Extract the data exactly, missing nothing.

--- --- ---

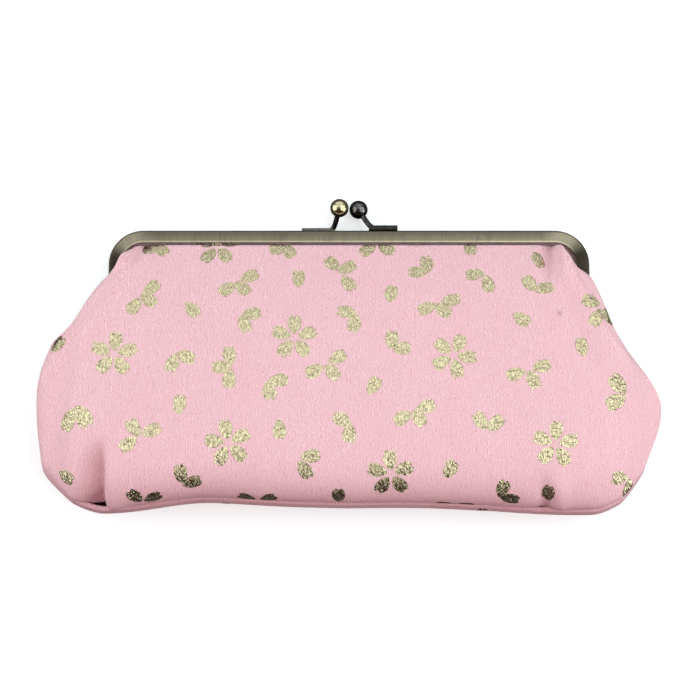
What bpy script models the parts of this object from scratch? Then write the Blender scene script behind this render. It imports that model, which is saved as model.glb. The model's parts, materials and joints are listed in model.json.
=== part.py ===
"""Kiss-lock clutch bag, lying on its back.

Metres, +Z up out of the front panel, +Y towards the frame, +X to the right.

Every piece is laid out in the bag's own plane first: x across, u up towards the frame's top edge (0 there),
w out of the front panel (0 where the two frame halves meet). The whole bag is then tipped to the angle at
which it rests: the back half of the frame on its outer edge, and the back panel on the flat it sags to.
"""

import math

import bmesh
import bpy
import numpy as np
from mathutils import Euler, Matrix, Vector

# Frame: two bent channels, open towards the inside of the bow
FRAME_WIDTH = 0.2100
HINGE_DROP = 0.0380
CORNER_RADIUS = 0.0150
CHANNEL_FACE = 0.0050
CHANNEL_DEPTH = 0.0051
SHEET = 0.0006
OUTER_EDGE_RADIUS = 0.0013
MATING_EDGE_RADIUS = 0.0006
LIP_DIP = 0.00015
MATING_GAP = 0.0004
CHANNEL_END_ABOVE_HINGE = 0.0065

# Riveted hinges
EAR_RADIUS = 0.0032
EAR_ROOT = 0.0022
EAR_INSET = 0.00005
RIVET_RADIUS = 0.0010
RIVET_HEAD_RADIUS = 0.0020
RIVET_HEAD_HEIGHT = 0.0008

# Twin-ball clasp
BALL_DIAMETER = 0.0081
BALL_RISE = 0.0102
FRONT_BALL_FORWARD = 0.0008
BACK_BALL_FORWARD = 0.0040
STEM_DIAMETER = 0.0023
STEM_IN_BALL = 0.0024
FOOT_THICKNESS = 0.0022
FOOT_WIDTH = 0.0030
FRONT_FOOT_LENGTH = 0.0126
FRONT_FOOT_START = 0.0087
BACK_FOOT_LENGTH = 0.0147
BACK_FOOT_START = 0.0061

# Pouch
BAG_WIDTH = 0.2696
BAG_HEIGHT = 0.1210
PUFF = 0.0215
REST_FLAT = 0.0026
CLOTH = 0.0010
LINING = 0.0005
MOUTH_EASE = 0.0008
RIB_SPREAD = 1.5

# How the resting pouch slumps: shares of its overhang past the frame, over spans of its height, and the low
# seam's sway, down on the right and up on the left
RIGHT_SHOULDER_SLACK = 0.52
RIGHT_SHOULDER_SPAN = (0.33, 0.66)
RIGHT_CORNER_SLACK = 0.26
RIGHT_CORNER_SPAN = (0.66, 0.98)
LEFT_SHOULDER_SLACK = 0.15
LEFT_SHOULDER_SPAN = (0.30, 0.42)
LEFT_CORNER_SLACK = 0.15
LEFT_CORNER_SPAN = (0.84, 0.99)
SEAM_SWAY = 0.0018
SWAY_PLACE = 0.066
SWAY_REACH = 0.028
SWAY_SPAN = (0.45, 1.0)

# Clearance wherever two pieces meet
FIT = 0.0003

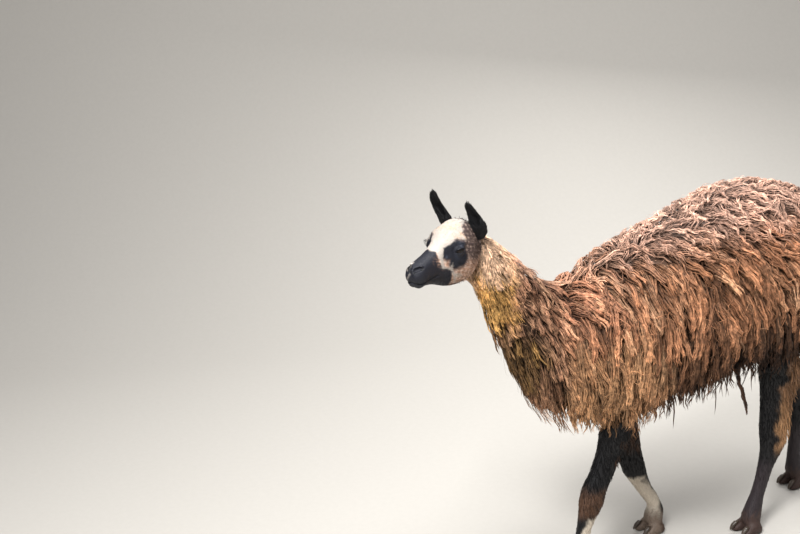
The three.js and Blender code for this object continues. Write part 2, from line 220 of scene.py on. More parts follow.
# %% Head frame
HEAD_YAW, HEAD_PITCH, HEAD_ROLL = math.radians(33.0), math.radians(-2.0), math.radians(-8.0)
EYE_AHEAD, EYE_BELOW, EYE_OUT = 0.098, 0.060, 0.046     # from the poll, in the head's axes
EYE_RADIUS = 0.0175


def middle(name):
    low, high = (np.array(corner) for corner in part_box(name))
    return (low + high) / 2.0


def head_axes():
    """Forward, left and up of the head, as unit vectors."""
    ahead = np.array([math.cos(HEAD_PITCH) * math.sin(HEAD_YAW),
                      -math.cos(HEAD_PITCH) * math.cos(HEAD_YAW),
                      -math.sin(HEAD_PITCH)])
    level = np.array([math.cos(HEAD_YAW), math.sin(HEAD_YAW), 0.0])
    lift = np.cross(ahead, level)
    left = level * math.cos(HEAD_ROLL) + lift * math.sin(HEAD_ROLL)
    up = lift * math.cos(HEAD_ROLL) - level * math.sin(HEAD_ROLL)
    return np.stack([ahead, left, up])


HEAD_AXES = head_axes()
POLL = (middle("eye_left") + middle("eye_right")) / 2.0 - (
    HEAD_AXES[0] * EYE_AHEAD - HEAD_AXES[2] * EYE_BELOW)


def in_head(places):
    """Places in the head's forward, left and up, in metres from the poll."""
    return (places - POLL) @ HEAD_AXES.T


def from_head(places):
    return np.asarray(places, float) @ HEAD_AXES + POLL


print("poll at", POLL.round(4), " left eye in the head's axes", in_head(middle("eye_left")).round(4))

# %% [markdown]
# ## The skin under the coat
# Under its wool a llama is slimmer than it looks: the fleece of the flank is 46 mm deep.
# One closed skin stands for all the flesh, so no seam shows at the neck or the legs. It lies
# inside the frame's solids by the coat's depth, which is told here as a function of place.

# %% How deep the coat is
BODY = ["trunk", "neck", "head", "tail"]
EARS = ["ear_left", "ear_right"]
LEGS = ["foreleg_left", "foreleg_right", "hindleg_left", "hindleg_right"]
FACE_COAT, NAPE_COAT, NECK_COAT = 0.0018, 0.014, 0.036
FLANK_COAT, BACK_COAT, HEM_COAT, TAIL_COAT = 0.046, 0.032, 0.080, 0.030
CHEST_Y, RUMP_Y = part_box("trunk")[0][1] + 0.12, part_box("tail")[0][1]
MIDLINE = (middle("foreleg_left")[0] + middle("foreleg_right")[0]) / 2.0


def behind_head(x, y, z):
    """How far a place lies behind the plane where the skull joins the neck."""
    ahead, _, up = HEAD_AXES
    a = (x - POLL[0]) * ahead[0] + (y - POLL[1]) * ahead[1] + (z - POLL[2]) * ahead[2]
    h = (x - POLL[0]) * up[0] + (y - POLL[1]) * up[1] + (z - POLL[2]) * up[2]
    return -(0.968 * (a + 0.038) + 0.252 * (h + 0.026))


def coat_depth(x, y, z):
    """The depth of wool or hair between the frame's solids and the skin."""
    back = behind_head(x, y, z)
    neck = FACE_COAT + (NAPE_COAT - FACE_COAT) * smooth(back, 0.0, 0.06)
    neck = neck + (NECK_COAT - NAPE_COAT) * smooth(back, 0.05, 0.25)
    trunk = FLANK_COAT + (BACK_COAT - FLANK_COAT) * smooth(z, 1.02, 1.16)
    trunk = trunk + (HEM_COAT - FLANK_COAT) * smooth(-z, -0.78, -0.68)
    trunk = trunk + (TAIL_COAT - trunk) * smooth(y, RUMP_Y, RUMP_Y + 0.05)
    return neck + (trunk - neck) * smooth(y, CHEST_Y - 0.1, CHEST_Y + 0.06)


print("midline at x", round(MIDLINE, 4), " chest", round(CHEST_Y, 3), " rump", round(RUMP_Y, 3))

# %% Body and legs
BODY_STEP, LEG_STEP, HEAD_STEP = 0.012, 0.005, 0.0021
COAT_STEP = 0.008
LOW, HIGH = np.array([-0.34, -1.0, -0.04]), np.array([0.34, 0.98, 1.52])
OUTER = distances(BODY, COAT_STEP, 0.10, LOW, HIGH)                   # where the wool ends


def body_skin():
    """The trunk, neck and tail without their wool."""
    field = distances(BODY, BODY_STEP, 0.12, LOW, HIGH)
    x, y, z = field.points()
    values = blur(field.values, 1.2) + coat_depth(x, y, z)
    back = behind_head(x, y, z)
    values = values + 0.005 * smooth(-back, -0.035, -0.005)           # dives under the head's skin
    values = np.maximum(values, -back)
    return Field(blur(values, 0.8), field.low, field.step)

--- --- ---

Solution to the exercise:
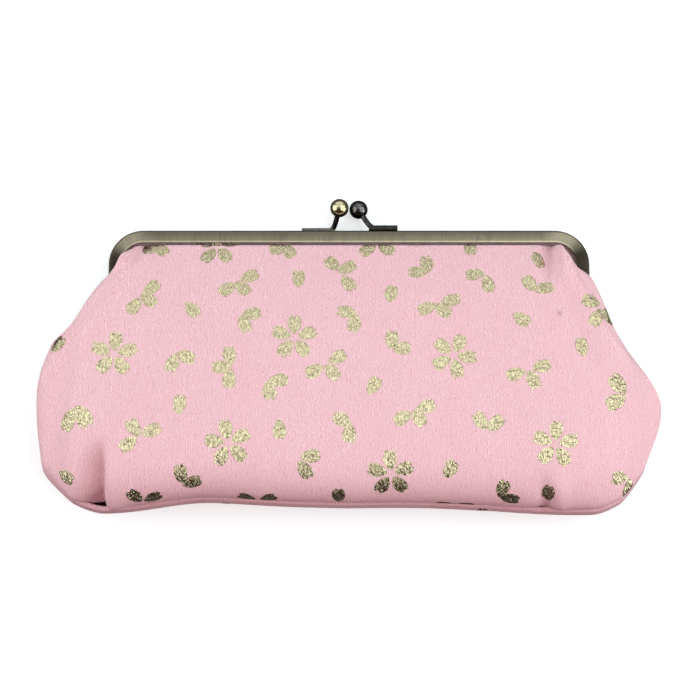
What bpy script models the parts of this object from scratch? Then write the Blender scene script behind this render. It imports that model, which is saved as model.glb. The model's parts, materials and joints are listed in model.json.
=== part.py ===
"""Kiss-lock clutch bag, lying on its back.

Metres, +Z up out of the front panel, +Y towards the frame, +X to the right.

Every piece is laid out in the bag's own plane first: x across, u up towards the frame's top edge (0 there),
w out of the front panel (0 where the two frame halves meet). The whole bag is then tipped to the angle at
which it rests: the back half of the frame on its outer edge, and the back panel on the flat it sags to.
"""

import math

import bmesh
import bpy
import numpy as np
from mathutils import Euler, Matrix, Vector

# Frame: two bent channels, open towards the inside of the bow
FRAME_WIDTH = 0.2100
HINGE_DROP = 0.0380
CORNER_RADIUS = 0.0150
CHANNEL_FACE = 0.0050
CHANNEL_DEPTH = 0.0051
SHEET = 0.0006
OUTER_EDGE_RADIUS = 0.0013
MATING_EDGE_RADIUS = 0.0006
LIP_DIP = 0.00015
MATING_GAP = 0.0004
CHANNEL_END_ABOVE_HINGE = 0.0065

# Riveted hinges
EAR_RADIUS = 0.0032
EAR_ROOT = 0.0022
EAR_INSET = 0.00005
RIVET_RADIUS = 0.0010
RIVET_HEAD_RADIUS = 0.0020
RIVET_HEAD_HEIGHT = 0.0008

# Twin-ball clasp
BALL_DIAMETER = 0.0081
BALL_RISE = 0.0102
FRONT_BALL_FORWARD = 0.0008
BACK_BALL_FORWARD = 0.0040
STEM_DIAMETER = 0.0023
STEM_IN_BALL = 0.0024
FOOT_THICKNESS = 0.0022
FOOT_WIDTH = 0.0030
FRONT_FOOT_LENGTH = 0.0126
FRONT_FOOT_START = 0.0087
BACK_FOOT_LENGTH = 0.0147
BACK_FOOT_START = 0.0061

# Pouch
BAG_WIDTH = 0.2696
BAG_HEIGHT = 0.1210
PUFF = 0.0215
REST_FLAT = 0.0026
CLOTH = 0.0010
LINING = 0.0005
MOUTH_EASE = 0.0008
RIB_SPREAD = 1.5

# How the resting pouch slumps: shares of its overhang past the frame, over spans of its height, and the low
# seam's sway, down on the right and up on the left
RIGHT_SHOULDER_SLACK = 0.52
RIGHT_SHOULDER_SPAN = (0.33, 0.66)
RIGHT_CORNER_SLACK = 0.26
RIGHT_CORNER_SPAN = (0.66, 0.98)
LEFT_SHOULDER_SLACK = 0.15
LEFT_SHOULDER_SPAN = (0.30, 0.42)
LEFT_CORNER_SLACK = 0.15
LEFT_CORNER_SPAN = (0.84, 0.99)
SEAM_SWAY = 0.0018
SWAY_PLACE = 0.066
SWAY_REACH = 0.028
SWAY_SPAN = (0.45, 1.0)

# Clearance wherever two pieces meet
FIT = 0.0003

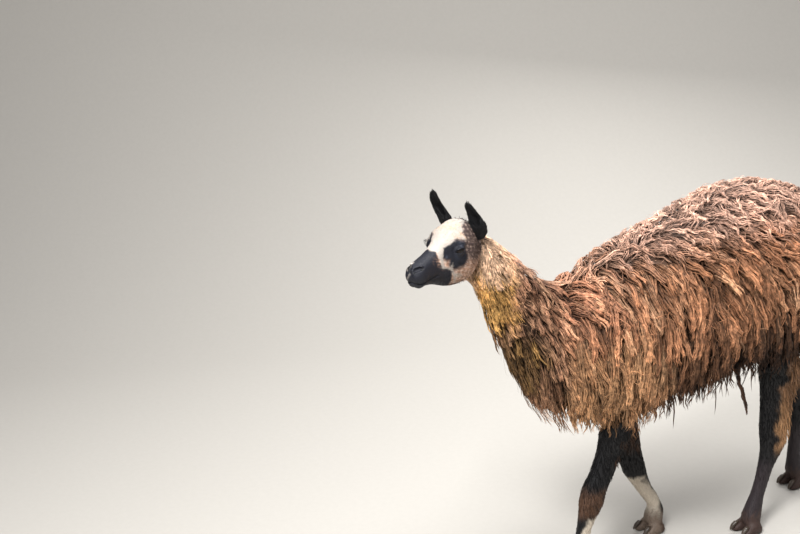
The three.js and Blender code for this object continues. Write part 2, from line 220 of scene.py on. More parts follow.
# %% Head frame
HEAD_YAW, HEAD_PITCH, HEAD_ROLL = math.radians(33.0), math.radians(-2.0), math.radians(-8.0)
EYE_AHEAD, EYE_BELOW, EYE_OUT = 0.098, 0.060, 0.046     # from the poll, in the head's axes
EYE_RADIUS = 0.0175


def middle(name):
    low, high = (np.array(corner) for corner in part_box(name))
    return (low + high) / 2.0


def head_axes():
    """Forward, left and up of the head, as unit vectors."""
    ahead = np.array([math.cos(HEAD_PITCH) * math.sin(HEAD_YAW),
                      -math.cos(HEAD_PITCH) * math.cos(HEAD_YAW),
                      -math.sin(HEAD_PITCH)])
    level = np.array([math.cos(HEAD_YAW), math.sin(HEAD_YAW), 0.0])
    lift = np.cross(ahead, level)
    left = level * math.cos(HEAD_ROLL) + lift * math.sin(HEAD_ROLL)
    up = lift * math.cos(HEAD_ROLL) - level * math.sin(HEAD_ROLL)
    return np.stack([ahead, left, up])


HEAD_AXES = head_axes()
POLL = (middle("eye_left") + middle("eye_right")) / 2.0 - (
    HEAD_AXES[0] * EYE_AHEAD - HEAD_AXES[2] * EYE_BELOW)


def in_head(places):
    """Places in the head's forward, left and up, in metres from the poll."""
    return (places - POLL) @ HEAD_AXES.T


def from_head(places):
    return np.asarray(places, float) @ HEAD_AXES + POLL


print("poll at", POLL.round(4), " left eye in the head's axes", in_head(middle("eye_left")).round(4))

# %% [markdown]
# ## The skin under the coat
# Under its wool a llama is slimmer than it looks: the fleece of the flank is 46 mm deep.
# One closed skin stands for all the flesh, so no seam shows at the neck or the legs. It lies
# inside the frame's solids by the coat's depth, which is told here as a function of place.

# %% How deep the coat is
BODY = ["trunk", "neck", "head", "tail"]
EARS = ["ear_left", "ear_right"]
LEGS = ["foreleg_left", "foreleg_right", "hindleg_left", "hindleg_right"]
FACE_COAT, NAPE_COAT, NECK_COAT = 0.0018, 0.014, 0.036
FLANK_COAT, BACK_COAT, HEM_COAT, TAIL_COAT = 0.046, 0.032, 0.080, 0.030
CHEST_Y, RUMP_Y = part_box("trunk")[0][1] + 0.12, part_box("tail")[0][1]
MIDLINE = (middle("foreleg_left")[0] + middle("foreleg_right")[0]) / 2.0


def behind_head(x, y, z):
    """How far a place lies behind the plane where the skull joins the neck."""
    ahead, _, up = HEAD_AXES
    a = (x - POLL[0]) * ahead[0] + (y - POLL[1]) * ahead[1] + (z - POLL[2]) * ahead[2]
    h = (x - POLL[0]) * up[0] + (y - POLL[1]) * up[1] + (z - POLL[2]) * up[2]
    return -(0.968 * (a + 0.038) + 0.252 * (h + 0.026))


def coat_depth(x, y, z):
    """The depth of wool or hair between the frame's solids and the skin."""
    back = behind_head(x, y, z)
    neck = FACE_COAT + (NAPE_COAT - FACE_COAT) * smooth(back, 0.0, 0.06)
    neck = neck + (NECK_COAT - NAPE_COAT) * smooth(back, 0.05, 0.25)
    trunk = FLANK_COAT + (BACK_COAT - FLANK_COAT) * smooth(z, 1.02, 1.16)
    trunk = trunk + (HEM_COAT - FLANK_COAT) * smooth(-z, -0.78, -0.68)
    trunk = trunk + (TAIL_COAT - trunk) * smooth(y, RUMP_Y, RUMP_Y + 0.05)
    return neck + (trunk - neck) * smooth(y, CHEST_Y - 0.1, CHEST_Y + 0.06)


print("midline at x", round(MIDLINE, 4), " chest", round(CHEST_Y, 3), " rump", round(RUMP_Y, 3))

# %% Body and legs
BODY_STEP, LEG_STEP, HEAD_STEP = 0.012, 0.005, 0.0021
COAT_STEP = 0.008
LOW, HIGH = np.array([-0.34, -1.0, -0.04]), np.array([0.34, 0.98, 1.52])
OUTER = distances(BODY, COAT_STEP, 0.10, LOW, HIGH)                   # where the wool ends


def body_skin():
    """The trunk, neck and tail without their wool."""
    field = distances(BODY, BODY_STEP, 0.12, LOW, HIGH)
    x, y, z = field.points()
    values = blur(field.values, 1.2) + coat_depth(x, y, z)
    back = behind_head(x, y, z)
    values = values + 0.005 * smooth(-back, -0.035, -0.005)           # dives under the head's skin
    values = np.maximum(values, -back)
    return Field(blur(values, 0.8), field.low, field.step)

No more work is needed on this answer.